Hacker Newsnew | past | comments | ask | show | jobs | submitlogin

> And if you’re unlikely to recharge each of these every single day, your protection drops on average to 3.5 days.

This math doesn't make sense to me.



I'm assuming you're waiting until the end of the 7 day battery life to recharge it (e.g. you recharge every Sunday) and I'm assuming the probability of a theft is uniformly random throughout the week. Thus, on average, you'd expect stolen devices to only have half the battery left because there's equally many stolen on the first day (7 days of battery left) as on the last day (0 days), equally many stolen on the second day (6 days left) vs penultimate day (1 day left) etc etc. At scale, that would average out to stolen property having attached devices having half the advertised battery life.

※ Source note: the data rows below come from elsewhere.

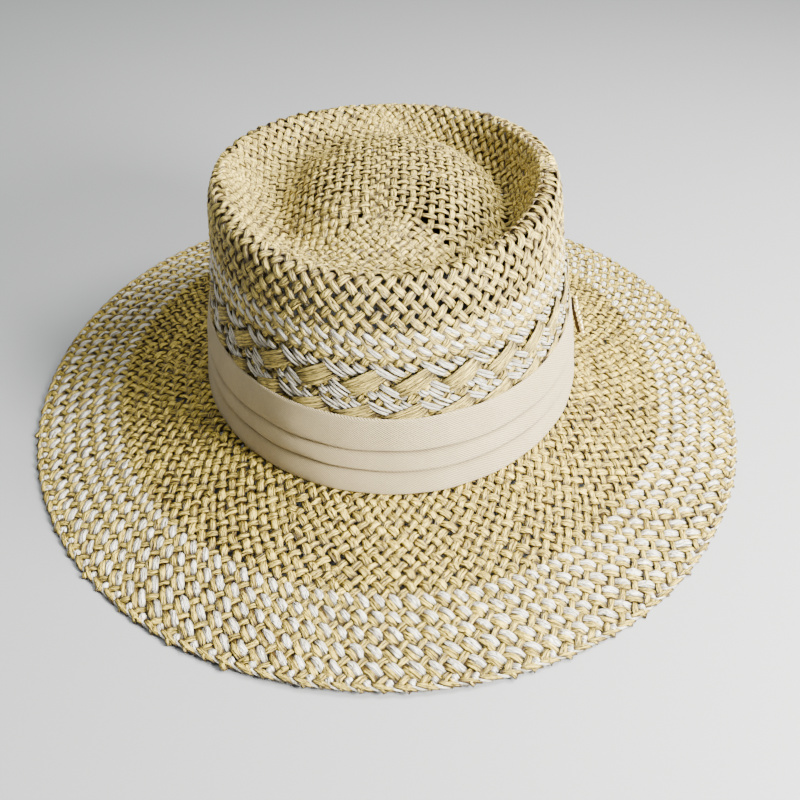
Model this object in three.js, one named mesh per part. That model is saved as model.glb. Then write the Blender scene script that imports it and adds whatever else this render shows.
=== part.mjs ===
// Wide-brim woven straw sun hat: oval telescope crown, round brim, three-pleat cloth band and a beaded
// metal plaque on the band. Millimetres, +Z up. The front faces -Y and the wearer's left is +X.
// The origin is on the surface that the brim rests on, under the middle of the brim.
import * as THREE from "three";

// Driving dimensions.
const strawThickness = 2.4;
const clearance = 0.3;
const columns = 64; // flat facets round the hat, shared so that neighbouring walls stay parallel
const brimHalfWidth = 170;
const brimHalfLength = 186.5;
const brimLandHeight = 18.7; // top of the brim where the crown stands on it
const brimLandWidth = 3.6; // how far the level land reaches out from the crown's wall
const brimCurl = 2.2; // how far the middle of the brim lies below a straight slope
const edgeWave = 1.3; // half the rise of the brim's edge between the places where it rests
const edgeWaves = 3;
const edgeRound = 0.6; // how far the brim's rounded edge reaches in
const restRimWidth = 4; // flat underside along the edge
const bandFootHeight = brimLandHeight + clearance;
const bandFootOffset = 3.4; // outer face of the lowest pleat from the wall's middle surface
const bandTuck = 0.9; // how far a pleat's lower fold stands over the pleat below
const bandLean = 0.4; // how much closer to the wall the band stands at its top
const foldRound = 0.35; // rounding of a pleat's lower fold
const bandInnerOffset = strawThickness / 2 + clearance + 0.2;
const bandTopHeight = 56;
const plaqueHeight = 20;
const plaqueWidth = 13;
const plaqueThickness = 2.6;
const plaqueBevel = 0.8;
const plaqueTopDrop = 0.8; // plaque's top edge under the band's top edge
const plaqueAngle = -4; // degrees round from +X

// The crown in sections, from the break at the brim, over the rim and through the groove to the top of the
// dome. Each section is an oval. side, back and right raise it there, front fills the groove in at the
// front, and crease sharpens and sinks the groove at the right front. steps is the facets up to the next.
const sectionColumns = [
  "halfX", "halfY", "centreX", "centreY", "height", "side", "back", "right", "front", "crease", "steps",
];
const crownSections = table(sectionColumns, [
  [85.4, 100.5, 1.7, 1.8, 19.0, 0.0, 0.0, 0.0, 0.0, 0.0, 1], // break
  [84.2, 99.8, 1.5, 1.9, 31.0, 0.0, 0.0, 0.0, 0.0, 0.0, 1], // behind the band's lowest pleat
  [81.4, 98.0, 1.0, 2.2, 58.0, 1.0, 0.0, 0.3, 0.0, 0.0, 1], // band's top edge
  [78.4, 95.0, 0.0, 2.6, 90.0, 2.4, 0.0, 1.0, 0.0, 0.0, 1], // upper wall
  [76.6, 92.0, -0.9, 2.9, 105.5, 3.6, -0.5, 1.8, 0.0, 0.0, 2], // shoulder
  [72.0, 86.6, -1.5, 3.0, 113.2, 3.9, -1.4, 2.0, 0.0, 0.0, 2], // crest of the rim
  [66.2, 80.8, -1.3, 3.0, 110.0, 3.2, -1.4, 1.6, 1.5, -1.0, 1], // inner side of the rim
  [59.0, 74.0, 0.4, 3.0, 102.5, 1.4, -1.0, 0.4, 5.0, -3.0, 2], // inner wall
  [50.5, 67.0, 2.4, 3.2, 98.6, 0.0, -0.6, -0.8, 7.0, -3.5, 2], // groove
  [43.0, 58.5, 2.2, 3.8, 102.8, 0.0, -0.4, 0.0, 4.5, -1.0, 2], // foot of the dome
  [31.0, 43.5, 1.2, 4.4, 110.0, 0.0, -0.2, 0.0, 1.0, 0.0, 1], // side of the dome
  [15.0, 20.0, 0.4, 4.8, 113.4, 0.0, 0.0, 0.0, 0.2, 0.0, 1], // top of the dome
  [0.0, 0.0, 0.0, 5.0, 114.2, 0.0, 0.0, 0.0, 0.0, 0.0, 0], // middle
]);
const frontWindow = { centre: -90, reach: 75 };
const creaseWindow = { centre: -25, reach: 75 };

// The band's pleats from the bottom up: foot and top as shares of the band's height, and how far the
// top leans in, which is under the next pleat's fold for the two lower ones.
const pleats = table(["foot", "top", "tuck"], [
  [0.0, 0.34, bandTuck],
  [0.34, 0.61, bandTuck],
  [0.61, 1.0, bandTuck / 2],
]);

const degrees = Math.PI / 180;

function table(names, rows) {
  return rows.map((row) => Object.fromEntries(names.map((name, i) => [name, row[i]])));
}

// 1 at the window's centre, falling smoothly to 0 at its reach in degrees.
function windowShare(angle, { centre, reach }) {
  const turned = ((angle / degrees - centre + 540) % 360) - 180;
  return Math.abs(turned) < reach ? 0.5 + 0.5 * Math.cos((Math.PI * turned) / reach) : 0;
}

function sectionPoint(section, angle) {
  const rise = section.side * Math.cos(2 * angle) + section.back * Math.sin(angle)
    + section.right * Math.cos(angle) + section.front * windowShare(angle, frontWindow)
    + section.crease * windowShare(angle, creaseWindow);
  return new THREE.Vector3(
    section.centreX + section.halfX * Math.cos(angle),
    section.centreY + section.halfY * Math.sin(angle),
    section.height + rise,
  );
}

// The meridian at an angle runs from the break, over the middle of the dome, to the opposite break.
function meridian(angle) {
  const near = crownSections.map((section) => sectionPoint(section, angle));
  const far = crownSections.slice(0, -1).map((section) => sectionPoint(section, angle + Math.PI));
  return new THREE.CatmullRomCurve3([...near, ...far.reverse()], false, "catmullrom", 0.5);
}

// A point of the straw's middle surface; along counts sections from the break.
function crownPoint(along, angle) {
  return meridian(angle).getPoint(along / (2 * (crownSections.length - 1)));
}

// Unit normal of a surface point(u, angle), on the side that out points to.
function normalOf(point, u, angle) {
  const du = 0.02;
  const da = 0.5 * degrees;
  const along = point(u + du, angle).sub(point(Math.max(u - du, 0), angle));
  const around = point(u, angle + da).sub(point(u, angle - da));
  return around.cross(along).normalize();
}

// The wall behind the band as a straight-sided oval cone, offset outwards in plan.
function wallPoint(height, angle, offset) {
  const foot = crownSections[0];
  const top = crownSections[2];
  const share = (height - foot.height) / (top.height - foot.height);
  const halfX = THREE.MathUtils.lerp(foot.halfX, top.halfX, share);
  const halfY = THREE.MathUtils.lerp(foot.halfY, top.halfY, share);
  const out = new THREE.Vector2(Math.cos(angle) / halfX, Math.sin(angle) / halfY).normalize();
  return new THREE.Vector3(
    THREE.MathUtils.lerp(foot.centreX, top.centreX, share) + halfX * Math.cos(angle) + offset * out.x,
    THREE.MathUtils.lerp(foot.centreY, top.centreY, share) + halfY * Math.sin(angle) + offset * out.y,
    height,
  );
}

function bandTopAt(angle) {
  return bandTopHeight + 0.4 * Math.cos(2 * angle);
}

function facetAngle(column) {
  return ((column % columns) / columns) * 2 * Math.PI;
}

// Indexed triangles over a grid of quads. quad(a, b, c, d) goes round counter-clockwise from outside.
class Faces {
  constructor() {
    this.points = [];
    this.index = [];
  }

  add(point) {
    this.points.push(point);
    return this.points.length - 1;
  }

  quad(a, b, c, d) {
    this.index.push(a, b, c, a, c, d);
  }

  geometry() {
    const geometry = new THREE.BufferGeometry().setFromPoints(this.points);
    geometry.setIndex(this.index);
    geometry.computeVertexNormals();
    return geometry;
  }
}

// A closed ring: loopAt(angle) gives its section, counter-clockwise as seen looking along the turn.
function ringSolid(loopAt) {
  const faces = new Faces();
  const loops = [];
  for (let column = 0; column < columns; column += 1) {
    loops.push(loopAt(facetAngle(column)).map((point) => faces.add(point)));
  }
  loops.forEach((loop, column) => {
    const next = loops[(column + 1) % columns];
    loop.forEach((corner, i) => {
      const j = (i + 1) % loop.length;
      faces.quad(corner, next[i], next[j], loop[j]);
    });
  });
  return faces.geometry();
}

// The crown is a cup: outer and inner grids over the same stations, joined at the break.
function crownGeometry() {
  const stations = [];
  crownSections.forEach((section, i) => {
    for (let step = 0; step < section.steps; step += 1) stations.push(i + step / section.steps);
  });
  const faces = new Faces();
  const skins = [1, -1].map((side) => stations.map((along) => {
    const row = [];
    for (let column = 0; column < columns; column += 1) {
      const angle = facetAngle(column);
      const normal = normalOf(crownPoint, along, angle);
      if (along === 0) normal.setZ(0).normalize(); // keeps the foot level on the brim
      row.push(faces.add(crownPoint(along, angle).addScaledVector(normal, (side * strawThickness) / 2)));
    }
    return row;
  }));
  const middle = crownSections[crownSections.length - 1];
  const poles = [1, -1].map((side) => faces.add(new THREE.Vector3(
    middle.centreX,
    middle.centreY,
    middle.height + (side * strawThickness) / 2,
  )));
  for (let column = 0; column < columns; column += 1) {
    const next = (column + 1) % columns;
    for (let row = 0; row + 1 < stations.length; row += 1) {
      const [outer, inner] = skins;
      faces.quad(outer[row][column], outer[row][next], outer[row + 1][next], outer[row + 1][column]);
      faces.quad(inner[row][next], inner[row][column], inner[row + 1][column], inner[row + 1][next]);
    }
    const last = stations.length - 1;
    faces.index.push(skins[0][last][column], skins[0][last][next], poles[0]);
    faces.index.push(skins[1][last][next], skins[1][last][column], poles[1]);
    faces.quad(skins[1][0][column], skins[1][0][next], skins[0][0][next], skins[0][0][column]);
  }
  return faces.geometry();
}

// Height of the brim's underside, from its level land (share 0) to the flat rim that it rests on (share 1).
function brimUnderside(share, angle) {
  const edge = edgeWave * Math.max(0, Math.cos(edgeWaves * (angle + 90 * degrees)) + 0.5);
  const land = brimLandHeight - strawThickness;
  return THREE.MathUtils.lerp(land, edge, share) - brimCurl * Math.sin(Math.PI * share) * (1 - share);
}

function brimLoop(angle) {
  const foot = crownSections[0];
  const oval = (centreX, centreY, halfX, halfY) => new THREE.Vector2(
    centreX + halfX * Math.cos(angle),
    centreY + halfY * Math.sin(angle),
  );
  const land = oval(foot.centreX, foot.centreY, foot.halfX + brimLandWidth, foot.halfY + brimLandWidth);
  const edge = (inset) => oval(0, 0, brimHalfWidth - inset, brimHalfLength - inset);
  const raised = (plan, height) => new THREE.Vector3(plan.x, plan.y, height);
  const slope = [0, 0.25, 0.5, 0.75, 1].map((share) => ({
    plan: land.clone().lerp(edge(restRimWidth), share),
    height: brimUnderside(share, angle),
  }));
  const edgeHeight = brimUnderside(1, angle);
  const hole = wallPoint(foot.height, angle, -strawThickness / 2);
  return [
    hole.clone().setZ(brimLandHeight - strawThickness),
    ...slope.map(({ plan, height }) => raised(plan, height)),
    raised(edge(edgeRound), edgeHeight),
    raised(edge(0), edgeHeight + strawThickness / 2),
    raised(edge(edgeRound), edgeHeight + strawThickness),
    ...slope.reverse().map(({ plan, height }) => raised(plan, height + strawThickness)),
    hole.clone().setZ(brimLandHeight),
  ];
}

// Outer face of the band: each pleat leans in under the fold of the pleat above it.
function bandLoop(angle) {
  const height = (share) => THREE.MathUtils.lerp(bandFootHeight, bandTopAt(angle), share);
  const face = (share, tuck) => wallPoint(height(share), angle, bandFootOffset - bandLean * share - tuck);
  const outside = pleats.flatMap(({ foot, top, tuck }) => [
    face(foot, foldRound),
    face(foot + 0.02, 0),
    face((foot + top) / 2, tuck * 0.35),
    face(top - 0.005, tuck),
  ]);
  const inside = [1, 0.5, 0].map((share) => wallPoint(height(share), angle, bandInnerOffset));
  return [...outside, ...inside];
}

// A plate curved to the band's outer face, with the edge of its front bevelled.
function plaqueGeometry() {
  const centre = plaqueAngle * degrees;
  const top = bandTopAt(centre) - plaqueTopDrop;
  const seat = bandFootOffset + clearance;
  const layers = table(["offset", "inset"], [
    [seat, 0],
    [seat + plaqueThickness - plaqueBevel, 0],
    [seat + plaqueThickness, plaqueBevel],
  ]);
  const steps = 6;
  const faces = new Faces();
  const corners = layers.map(({ offset, inset }) => {
    const row = (height) => Array.from({ length: steps + 1 }, (_, i) => {
      const across = (i / steps - 0.5) * (plaqueWidth - 2 * inset);
      return faces.add(wallPoint(height, centre + across / crownSections[0].halfY, offset));
    });
    return { low: row(top - plaqueHeight + inset), high: row(top - inset) };
  });
  const [back, , front] = corners;
  for (let i = 0; i < steps; i += 1) {
    faces.quad(front.low[i], front.low[i + 1], front.high[i + 1], front.high[i]);
    faces.quad(back.low[i + 1], back.low[i], back.high[i], back.high[i + 1]);
  }
  for (let layer = 0; layer + 1 < corners.length; layer += 1) {
    const [a, b] = [corners[layer], corners[layer + 1]];
    for (let i = 0; i < steps; i += 1) {
      faces.quad(a.low[i], a.low[i + 1], b.low[i + 1], b.low[i]);
      faces.quad(a.high[i + 1], a.high[i], b.high[i], b.high[i + 1]);
    }
    faces.quad(a.high[0], a.low[0], b.low[0], b.high[0]);
    faces.quad(a.low[steps], a.high[steps], b.high[steps], b.low[steps]);
  }
  return faces.geometry();
}

function part(name, geometry, color, roughness, metalness) {
  const mesh = new THREE.Mesh(geometry, new THREE.MeshStandardMaterial({ color, roughness, metalness }));
  mesh.name = name;
  return mesh;
}

const hat = new THREE.Group();
hat.add(part("crown", crownGeometry(), 0xd9c48f, 0.75, 0));
hat.add(part("brim", ringSolid(brimLoop), 0xd6c08a, 0.75, 0));
hat.add(part("hat_band", ringSolid(bandLoop), 0xd9cdb8, 0.9, 0));
hat.add(part("band_plaque", plaqueGeometry(), 0xb8a98a, 0.3, 1));

export default hat;
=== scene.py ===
import bpy
import numpy as np
from mathutils import Matrix


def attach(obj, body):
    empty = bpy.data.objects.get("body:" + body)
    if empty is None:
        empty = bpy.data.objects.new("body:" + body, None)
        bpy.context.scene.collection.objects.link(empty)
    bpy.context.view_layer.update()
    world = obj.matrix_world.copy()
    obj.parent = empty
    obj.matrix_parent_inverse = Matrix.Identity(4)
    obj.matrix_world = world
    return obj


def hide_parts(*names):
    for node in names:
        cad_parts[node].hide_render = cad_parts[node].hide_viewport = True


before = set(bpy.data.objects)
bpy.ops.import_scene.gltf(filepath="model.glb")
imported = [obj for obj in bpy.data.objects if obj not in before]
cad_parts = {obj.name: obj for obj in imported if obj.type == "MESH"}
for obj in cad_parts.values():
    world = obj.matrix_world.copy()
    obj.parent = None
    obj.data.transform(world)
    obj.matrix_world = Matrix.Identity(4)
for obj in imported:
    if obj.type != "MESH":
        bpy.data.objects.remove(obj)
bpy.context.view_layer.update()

mm = 0.001


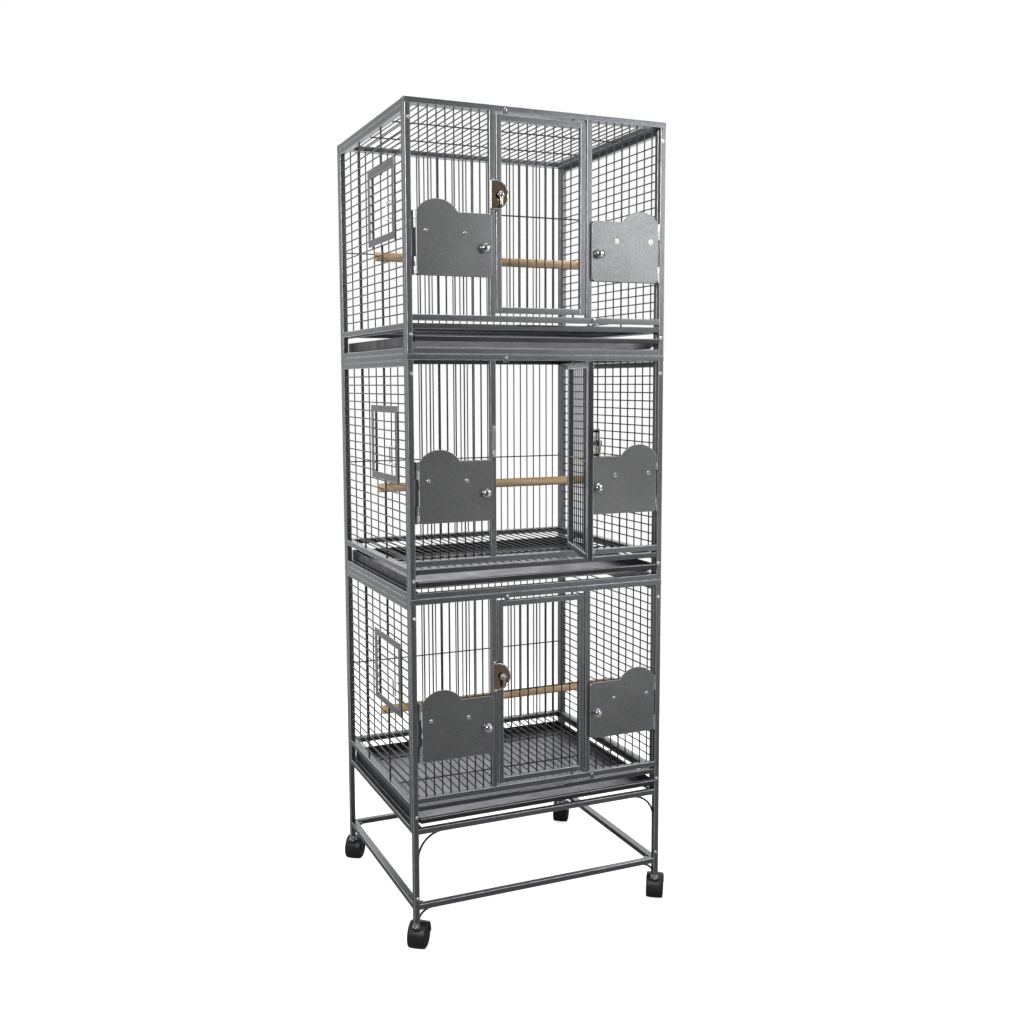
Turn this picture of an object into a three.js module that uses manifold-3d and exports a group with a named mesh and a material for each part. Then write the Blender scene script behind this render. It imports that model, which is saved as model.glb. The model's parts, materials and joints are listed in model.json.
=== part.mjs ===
// Three-tier stacked wire cage on a castored stand. Millimetres, +Z up, front towards -Y,
// origin on the floor under the middle of the whole object's bounding box.
import * as THREE from 'three';
import { mergeVertices } from 'three/addons/utils/BufferGeometryUtils.js';
import Module from 'manifold-3d';

const wasm = await Module();
wasm.setup();

// Driving dimensions
const WIDTH = 610;
const DEPTH = 523;
const TIER = 514; // height of one tier
const TIERS = 3;
const TOP = 1803; // top of the roof above the floor
const TUBE = 12.7; // square tube
const WIRE = 3; // cage wire
const ROD = 4; // stiffening rod
const PITCH = 19; // wire spacing
const GAP = 0.3; // clearance between neighbouring pieces
const BITE = 2; // how far a wire end runs into its rail
const SINK = 1; // how far other joined pieces run into each other
const ROUND = 12; // sides of a small round part
const FINE_ROUND = 8; // sides of a pin
const COARSE_ROUND = 6; // sides of the smallest round parts

// Heights below the top of a tier
const PANEL_RAIL = 433; // top edge of the rail under the front panel
const BACK_RAIL = 450; // top edge of the same rail on the sides and the rear
const LEVEL_WIRE = 256; // level wire across the rear panel
const GRATE_TOP = 451;
const TRAY_TOP = 477;
const TRAY_HEIGHT = 22;
const GRATE_THICK = 11.5;
const LOWEST_RAIL = TIER - TUBE;
const SIDE_RAIL = TUBE + 1; // top edge of the second rail on the sides
const LEDGE = 10; // reach of the ledges that the grate and the tray slide on
const LEDGE_THICK = 2;
const LEDGE_CLEAR = 1; // below what slides on it

// Across the front
const HALF = WIDTH / 2;
const FRONT = -DEPTH / 2;
const BACK = DEPTH / 2;
const MULLION = 108; // inner face of each mullion from the centre line
const INNER = HALF - TUBE; // inner face of a post

// Main door
const DOOR_WIDTH = 211;
const DOOR_TOP = 18.5;
const DOOR_BOTTOM = 427.5;
const DOOR_WIRES = 8;
const DOOR_LEVEL = 223; // level wire across the door
const PIVOT_INSET = 28; // pivot pins, in from the door's right edge
const PIVOT_X = DOOR_WIDTH / 2 - PIVOT_INSET;
const PIN_RADIUS = 2.5;
const OPEN_ANGLE = THREE.MathUtils.degToRad(75); // the middle door stands open

// Latch, its half-round guard plate on the door, and the keeper on the mullion
const LATCH_Z = 184;
const GUARD_RADIUS = 31;
const GUARD_OFFSET = 12; // the round's centre, left of the latch spindle
const GUARD_CUT = 23; // the straight edge, left of the spindle
const GUARD_THICK = 3;
const GUARD_STANDOFF = 6; // from the door's face to the plate
const GUARD_FOOT = { width: 9, height: 5, down: 24 }; // joins the plate to the stile
const GUARD_SEGMENTS = 12;
const LATCH_SPINDLE = 4;
const LATCH_BOSS = 8;
const LEVER = { width: 7, length: 24, rise: 8 };
const TONGUE = { reach: 19, width: 12, thick: 2.5 };
const KEEPER_HEIGHT = 69;
const KEEPER_PLATE = 2;

// Feeder door
const PLATE = 1.5;
const PLATE_OUTER = HALF - 20.5;
const PLATE_INNER = HALF - 187.5;
const PLATE_TOP = 224;
const PLATE_BOTTOM = 354;
const PLATE_CORNER = 9;
const HUMP_RISE = 25;
const HUMP_WIDTH = 91;
const HUMP_FILLET = 9;
const PLATE_FRONT = FRONT - 6; // outer face of the plate
const HINGE_RADIUS = 2.6;
const HINGE_CLEAR = 0.6; // from the barrel to the plate's edge and to the post
const HINGE_X = PLATE_OUTER + HINGE_RADIUS + HINGE_CLEAR;
const HINGE_Y = FRONT - HINGE_RADIUS - HINGE_CLEAR;
const HINGE_LENGTH = 36;
const LEAF_THICK = 2;
const LEAF_ON_POST = 3; // the leaf stops this far in from the post's outer face
const LEAF_ON_PLATE = 6;
const HINGES = [224, 318]; // upper end of each hinge
const HINGE_STRIP = { front: 3, thick: 3 }; // fixed strip behind both hinges, in from the frame's face
const OPENING_TOP = 228; // lower edge of the bar above the feeder opening
const OPENING_BOTTOM = 350;
const PLATE_SCREWS = [{ in: 20, down: 40 }, { in: 106, down: 42 }]; // from the outer edge and flat top
const KNOB_INSET = 17;
const KNOB_DROP = 71; // below the flat top
const KNOB_RADIUS = 10;
const KNOB_LENGTH = 12;
const KNOB_SPINDLE = 2;
const KNOB_HOLE = 2.5;
const CAM_WIDTH = 8;
const CAM_REACH = 21; // from the spindle to the cam's tip
const CAM_THICK = 2;
const SCREW_HEAD = { radius: 5.5, rise: 2.5 };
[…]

You can argue that you'd be more dilligent about recharging but I'd counter that at scale you'd be the outlier. On average I'd actually expect an average battery life when stolen closer to 0 because people wouldn't be diligently recharging them & reattaching them (i.e. either the battery life would be 0 or the device wouldn't be attached to the desired property).


I don't think people would only charge when the battery runs out. More likely people would charge weekly, say on a weekend night or during their weekly WFH day or something like that.

A 14-day battery life would then mean an average of 10.5 days of protection, which isn't too bad.

> You can argue that you'd be more dilligent about recharging but I'd counter that at scale you'd be the outlier.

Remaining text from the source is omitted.